Here is mine exression for notepad ([0-9(). ]*)(.*)(\s\()(.*)
You need split your search in groups
([0-9. ]*) numbers, spaces and dots combination in 0 or more times
(.*) everything till next expression
(\s\() space and opening parenthesis
(.*) everything else
In replace box - for practicing if you place
\1\2\3\4 this do nothing :) just print all groups from above from 1.1 to 1.4
\2 this way you get only 1.2 group
new_thing\2new_thing adds your text before and after group
<a href=blah.com/\2.html>linky study</a> so now your text is added - spaces between words can be problematic when creating link - so another expression need to be made to replace all spaces in link to i.e. _
If you need add backslash as text (or other special sign used by regex) it must be escaped so you put \\ for backslash or \$ for dolar sign
Want more tune - <a href=blah.com/\2.html>\2</a> add again 1.2 group - or use whichever you want
On the screenshot you can see how I use it (I had found and replaced one line)

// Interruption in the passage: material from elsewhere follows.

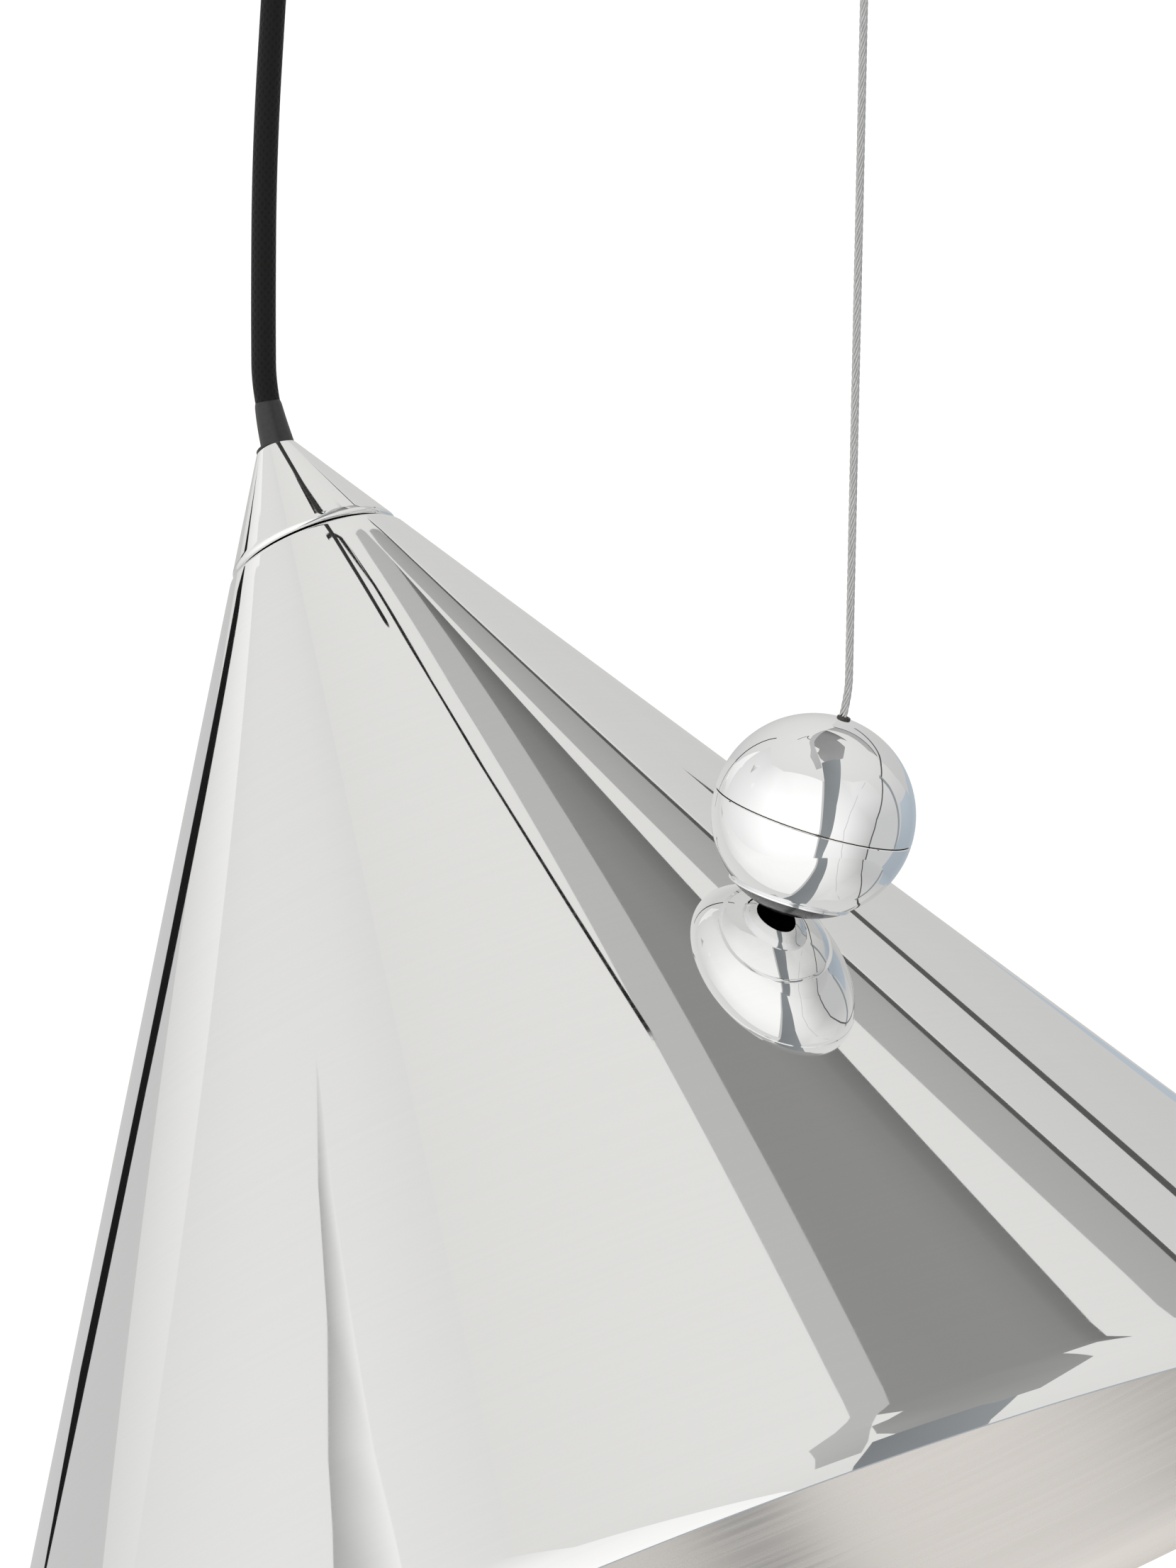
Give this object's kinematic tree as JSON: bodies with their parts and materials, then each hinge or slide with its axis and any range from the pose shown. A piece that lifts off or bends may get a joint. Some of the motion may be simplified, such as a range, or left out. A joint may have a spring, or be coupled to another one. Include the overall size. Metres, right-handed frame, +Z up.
{
  "type": "pendant lamp",
  "caption": "Cone-shaded pendant lamp, mirror plated, held tilted by its cord and by a steel wire that ends in a magnetic ball resting on the shade.",
  "frame": {"origin": "middle of the ceiling plate's top face, which lies against the ceiling", "axes": "+Z up; +X from the cord's exit to the wire's exit along the canopy, which is the way the shade's mouth leans; +Y across the canopy"},
  "size_m": [0.402, 0.4065, 0.5984],
  "materials": {
    "polished_shade": "mirror polished chromium plate on spun and turned steel",
    "polished_ball": "mirror polished chromium plate",
    "turned_brass": "turned, unpolished",
    "nickel_steel": "nickel plated steel, satin",
    "dark_steel": "blackened steel",
    "steel_wire": "drawn stainless strands",
    "black_rubber": "moulded, soft sheen",
    "black_plastic": "moulded, matt",
    "black_glass": "black vitreous insulator",
    "white_ceramic": "glazed porcelain",
    "white_plastic": "moulded, matt",
    "black_textile": "braided textile sleeve",
    "lead_insulation": "soft insulation",
    "opal_glass": "opal, satin white"
  },
  "bodies": {
    "canopy": {"ceiling_plate": "nickel_steel", "wire_hanger": "nickel_steel", "cover_pillars": "nickel_steel", "cord_bracket": "nickel_steel", "cord_saddle": "black_plastic", "clamp_screws": "nickel_steel", "terminal_block": "white_plastic", "block_screws": "turned_brass", "power_cord": "black_textile"},
    "cover": {"canopy_cover": "polished_shade", "cord_bush": "black_rubber", "cover_screws": "polished_ball"},
    "link": {"swivel_link": "nickel_steel", "link_pins": "nickel_steel"},
    "wire": {"gripper_body": "nickel_steel", "gripper_collet": "turned_brass", "gripper_spring": "nickel_steel", "suspension_wire": "steel_wire", "wire_stop": "dark_steel"},
    "plunger": {"gripper_plunger": "nickel_steel"},
    "ball": {"ball_upper_shell": "polished_ball", "ball_lower_shell": "polished_ball", "shell_joint_ring": "turned_brass", "foot_trim_ring": "polished_ball", "foot_cap": "black_rubber", "magnet_disc": "nickel_steel", "magnet_pot": "nickel_steel", "tie_rod": "nickel_steel", "wire_boss": "turned_brass", "wire_ferrule": "dark_steel"},
    "shade": {"cone_shade": "polished_shade", "tip_cap": "polished_shade", "neck_ring": "turned_brass", "stem_nipple": "turned_brass", "stem_nut": "nickel_steel", "boot_collar": "black_rubber", "cord_boot": "black_rubber", "cord_tail": "black_textile", "lamp_leads": "lead_insulation", "holder_cap": "black_plastic", "holder_sleeve": "black_plastic", "holder_core": "white_ceramic", "terminal_screws": "turned_brass", "contact_shell": "turned_brass", "centre_contact": "turned_brass"},
    "bulb": {"bulb_contact": "turned_brass", "bulb_insulator": "black_glass", "bulb_base": "nickel_steel", "bulb_glass": "opal_glass"}
  },
  "joints": [
    {"name": "shade_tilt", "type": "hinge", "parent": "canopy", "child": "shade", "pos_m": [-0.11352, -0.00327, -0.192], "axis": [0.0099, 1, 0], "range_deg": [0, 33.7], "deforming": ["cord_boot", "cord_tail", "power_cord"]},
    {"name": "wire_swing_out", "type": "hinge", "parent": "canopy", "child": "link", "pos_m": [0.11059, 0, -0.034], "axis": [0, -1, 0], "range_deg": [0, 45]},
    {"name": "wire_swing_side", "type": "hinge", "parent": "link", "child": "wire", "pos_m": [0.11059, 0, -0.045], "axis": [1, 0, 0], "range_deg": [-30, 30]},
    {"name": "ball_spin", "type": "hinge", "parent": "wire", "child": "ball", "pos_m": [0.10485, -0.00543, -0.27003], "axis": [0.1977, 0.1872, 0.9622], "continuous": true},
    {"name": "gripper_release", "type": "slide", "parent": "wire", "child": "plunger", "axis": [0, 0, 1], "range_m": [0, 0.002], "stiffness_N_per_m": 300, "springref_m": -0.003, "deforming": ["gripper_spring"]},
    {"name": "cover_drop", "type": "slide", "parent": "canopy", "child": "cover", "axis": [0, 0, -1], "range_m": [0, 0.009], "deforming": ["power_cord"]},
    {"name": "bulb_out", "type": "slide", "parent": "shade", "child": "bulb", "axis": [0.5548, -0.0055, -0.832], "range_m": [0, 0.12]}
  ]
}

Ok and then we have case 4.2 with colon at the end so simply add colon after extracted section:
change replace from \2 to \2,
Now you need join it so simplest way is to Edit->Line Operations->Join Lines
but if you want to be real pro switch to Extended mode (just above Regular expression mode in Replace window) and Find \r\n and replace with space.
Removing line endings can differ in some cases but this is another story - for now I assume that you using windows since Notepad++ is windows tool and line endings are in windows style :)

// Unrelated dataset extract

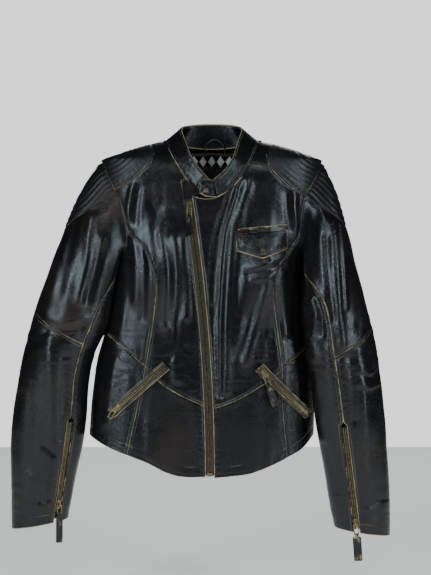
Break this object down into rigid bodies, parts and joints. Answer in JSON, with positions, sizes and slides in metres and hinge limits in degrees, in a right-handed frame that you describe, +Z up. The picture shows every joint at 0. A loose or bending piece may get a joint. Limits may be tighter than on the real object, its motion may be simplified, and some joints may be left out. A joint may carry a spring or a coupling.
{
  "type": "leather riding jacket",
  "caption": "Fitted leather riding jacket with a stand collar and snap tab, slanted front zip, flapped chest pocket, zipped hand pockets and zipped cuffs.",
  "frame": {"origin": "middle of the neck, level with the inner ends of the shoulder lines, where a hanger's neck stands", "axes": "+Z up, -Y is the front of the jacket, +X to the right seen from the front"},
  "size_m": [0.6875, 0.1641, 0.793],
  "materials": {
    "leather": "semi-gloss pebbled, rubbed light along the seams",
    "ribbed_leather": "semi-gloss, stitched in parallel ribs",
    "pull_leather": "stitched edge",
    "lining": "woven",
    "brass": "antique",
    "bronze": "dark antique"
  },
  "bodies": {
    "jacket": {"front_centre_left": "leather", "hem_centre_left": "leather", "front_side_left": "leather", "hem_side_left": "leather", "shoulder_patch_left": "ribbed_leather", "front_centre_right": "leather", "hem_centre_right": "leather", "front_side_right": "leather", "hem_side_right": "leather", "shoulder_patch_right": "ribbed_leather", "back_yoke": "leather", "back_centre": "leather", "back_side_left": "leather", "back_side_right": "leather", "back_hem": "leather", "lining_front_left": "lining", "lining_front_right": "lining", "lining_back": "lining", "neck_facing": "leather", "collar_band": "leather", "collar_stud": "bronze", "hanging_loop": "lining", "main_zip_left": "brass", "main_zip_right": "brass", "main_zip_box": "brass", "hand_welt_left": "leather", "hand_zip_left": "brass", "hand_welt_right": "leather", "hand_zip_right": "brass", "chest_welt": "leather", "chest_stud": "bronze"},
    "collar_tab": {"collar_tab": "leather", "collar_snap": "bronze"},
    "chest_flap": {"chest_flap": "leather", "chest_snap": "bronze"},
    "main_slider": {"main_slider": "brass"},
    "main_pull": {"main_ring": "brass", "main_tab": "pull_leather"},
    "hand_slider_left": {"hand_left_slider": "brass"},
    "hand_pull_left": {"hand_left_ring": "brass"},
    "hand_slider_right": {"hand_right_slider": "brass"},
    "hand_pull_right": {"hand_right_ring": "brass", "hand_right_tab": "pull_leather"},
    "sleeve_left": {"sleeve_cap_left": "ribbed_leather", "sleeve_upper_left": "leather", "sleeve_forearm_left": "leather", "sleeve_under_left": "leather", "cuff_zip_left": "brass"},
    "cuff_slider_left": {"cuff_left_slider": "brass"},
    "cuff_pull_left": {"cuff_left_ring": "brass", "cuff_left_tab": "pull_leather"},
    "sleeve_right": {"sleeve_cap_right": "ribbed_leather", "sleeve_upper_right": "leather", "sleeve_forearm_right": "leather", "sleeve_under_right": "leather", "cuff_zip_right": "brass"},
    "cuff_slider_right": {"cuff_right_slider": "brass"},
    "cuff_pull_right": {"cuff_right_ring": "brass", "cuff_right_tab": "pull_leather"}
  },
  "joints": [
    {"name": "main_zip_travel", "type": "hinge", "parent": "jacket", "child": "main_slider", "pos_m": [-3.20204, -0.0591, -0.616], "axis": [0, 1, 0], "range_deg": [0, 8.37]},
    {"name": "main_pull_swing", "type": "hinge", "parent": "main_slider", "child": "main_pull", "pos_m": [-0.03985, -0.0657, -0.13183], "axis": [-1, 0, 0.0051], "range_deg": [0, 120]},
    {"name": "chest_flap_lift", "type": "hinge", "parent": "jacket", "child": "chest_flap", "pos_m": [0.08995, -0.06334, -0.17655], "axis": [-0.9919, -0.0868, -0.0923], "range_deg": [0, 60]},
    {"name": "collar_tab_open", "type": "hinge", "parent": "jacket", "child": "collar_tab", "pos_m": [0.0065, -0.065, -0.1145], "axis": [-0.1897, 0.2533, 0.9486], "range_deg": [0, 60]},
    {"name": "hand_zip_left_travel", "type": "hinge", "parent": "jacket", "child": "hand_slider_left", "pos_m": [-0.02577, 0.53939, -0.4968], "axis": [-0.6414, 0.1596, 0.7504], "range_deg": [0, 9.65]},
    {"name": "hand_pull_left_swing", "type": "hinge", "parent": "hand_slider_left", "child": "hand_pull_left", "pos_m": [-0.17143, -0.06251, -0.49328], "axis": [-0.7793, 0.1921, 0.5966], "range_deg": [0, 120]},
    {"name": "sleeve_left_swing", "type": "hinge", "parent": "jacket", "child": "sleeve_left", "pos_m": [-0.203, 0, -0.043], "axis": [0, 1, 0], "range_deg": [0, 30]},
    {"name": "cuff_zip_left_travel", "type": "slide", "parent": "sleeve_left", "child": "cuff_slider_left", "axis": [0.1441, -0.0663, 0.9873], "range_m": [-0.0149, 0.1405]},
    {"name": "cuff_pull_left_swing", "type": "hinge", "parent": "cuff_slider_left", "child": "cuff_pull_left", "pos_m": [-0.27476, -0.04378, -0.66916], "axis": [-0.8794, -0.474, -0.0444], "range_deg": [0, 120]},
    {"name": "hand_zip_right_travel", "type": "hinge", "parent": "jacket", "child": "hand_slider_right", "pos_m": [0.11741, 0.20519, -0.39736], "axis": [0.7083, -0.1376, 0.6924], "range_deg": [0, 20.86]},
    {"name": "hand_pull_right_swing", "type": "hinge", "parent": "hand_slider_right", "child": "hand_pull_right", "pos_m": [0.09502, -0.07424, -0.42998], "axis": [-0.9441, 0.1118, -0.3101], "range_deg": [0, 120]},
    {"name": "sleeve_right_swing", "type": "hinge", "parent": "jacket", "child": "sleeve_right", "pos_m": [0.203, 0, -0.043], "axis": [0, -1, 0], "range_deg": [0, 30]},
    {"name": "cuff_zip_right_travel", "type": "slide", "parent": "sleeve_right", "child": "cuff_slider_right", "axis": [-0.1327, -0.0996, 0.9861], "range_m": [0, 0.1628]},
    {"name": "cuff_pull_right_swing", "type": "hinge", "parent": "cuff_slider_right", "child": "cuff_pull_right", "pos_m": [0.25625, -0.0803, -0.69562], "axis": [-0.9797, 0.1917, -0.0594], "range_deg": [0, 120]}
  ]
}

The following regex should do the job: \d+\.\s*(.*?)\s*\(.*?\).
And the replacement: <a href=example.com\\\1.htm>\1</a>.
Explanation:
\d+ : Match a digit 0 or more times.
\. : Match a dot.
\s* : Match spaces 0 or more times.
(.*?) : Group and match everything until ( found.

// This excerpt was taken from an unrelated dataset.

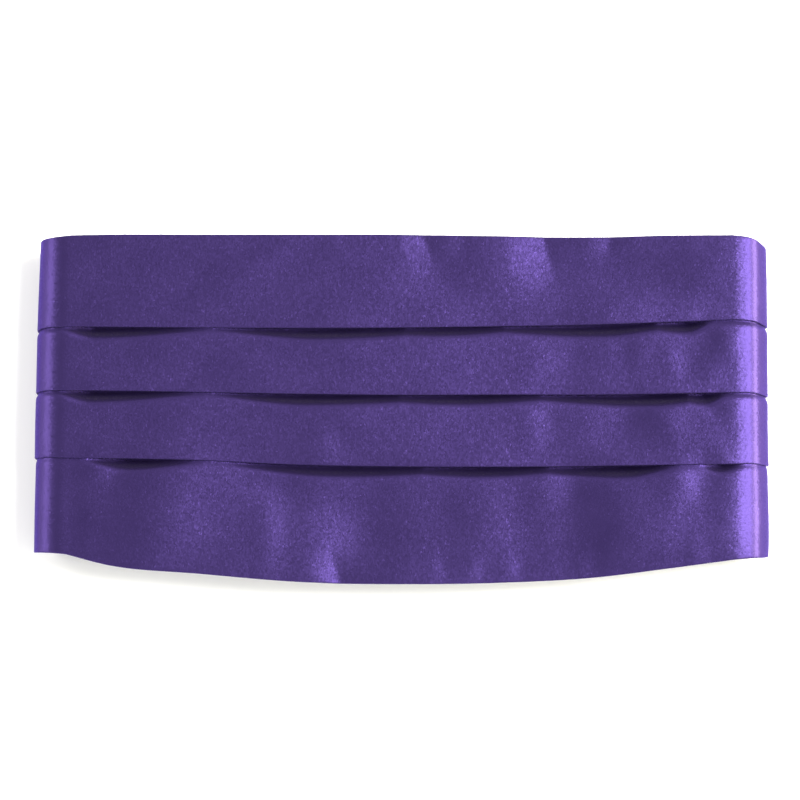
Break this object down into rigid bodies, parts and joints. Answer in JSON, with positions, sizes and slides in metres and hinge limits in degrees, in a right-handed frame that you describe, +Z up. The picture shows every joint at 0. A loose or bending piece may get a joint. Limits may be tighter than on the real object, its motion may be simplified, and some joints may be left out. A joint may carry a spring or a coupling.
{
  "type": "pleated satin cummerbund",
  "caption": "Pleated satin waist sash for formal wear, fastened into a loop by an elastic strap and clasp, and laid flat with its pleats up.",
  "frame": {"origin": "on the surface that it lies on, under the middle of its outline", "axes": "+X along the front, to the right as seen; +Y up the front's height, towards its top edge; +Z up from the surface"},
  "size_m": [0.266, 0.1271, 0.026],
  "materials": {
    "satin": "deep purple satin, soft sheen",
    "elastic": "ribbed matt elastic webbing",
    "metal": "satin nickel"
  },
  "bodies": {
    "root": {"pleat_1": "satin", "pleat_2": "satin", "pleat_3": "satin", "pleat_4": "satin", "left_end_tab": "satin", "right_end_tab": "satin", "left_strap": "elastic", "right_strap": "elastic", "clasp": "metal"}
  },
  "joints": []
}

\s* : Match spaces 0 or more times.
\(.*?\) : Match parenthesis and what's between it.
The replacement part is simple since \1 is referring to the matching group.
Online demo.
Try replacing ^\d+\.(.*) \(\w+\)$ with <a href=blah.com\\\1.htm>linky study</a>.
The ^\d+. removes the leading number and dot. The (.*) collects the words. Then there is a single space. The \(\w+\)$ matches the final number in brackets.
Update for the added Q4.
Regular expressions capture things written between round brackets ( and ). Brackets that are to be found in the text being searched must be escaped as \( and \). In the replacement expression the \1 and \2 etc are replaced by the corresponding capture expression. So a search expression such as Z(\d+)X([aeiou]+)Y might match Z29XeieiY then the replacement expression P\2Q\1R would insert PeieiQ29R. In the search at the top of this answer there is one capture, the (.) captures or collects the words and then the \1 inserts the captured words into the replacement text.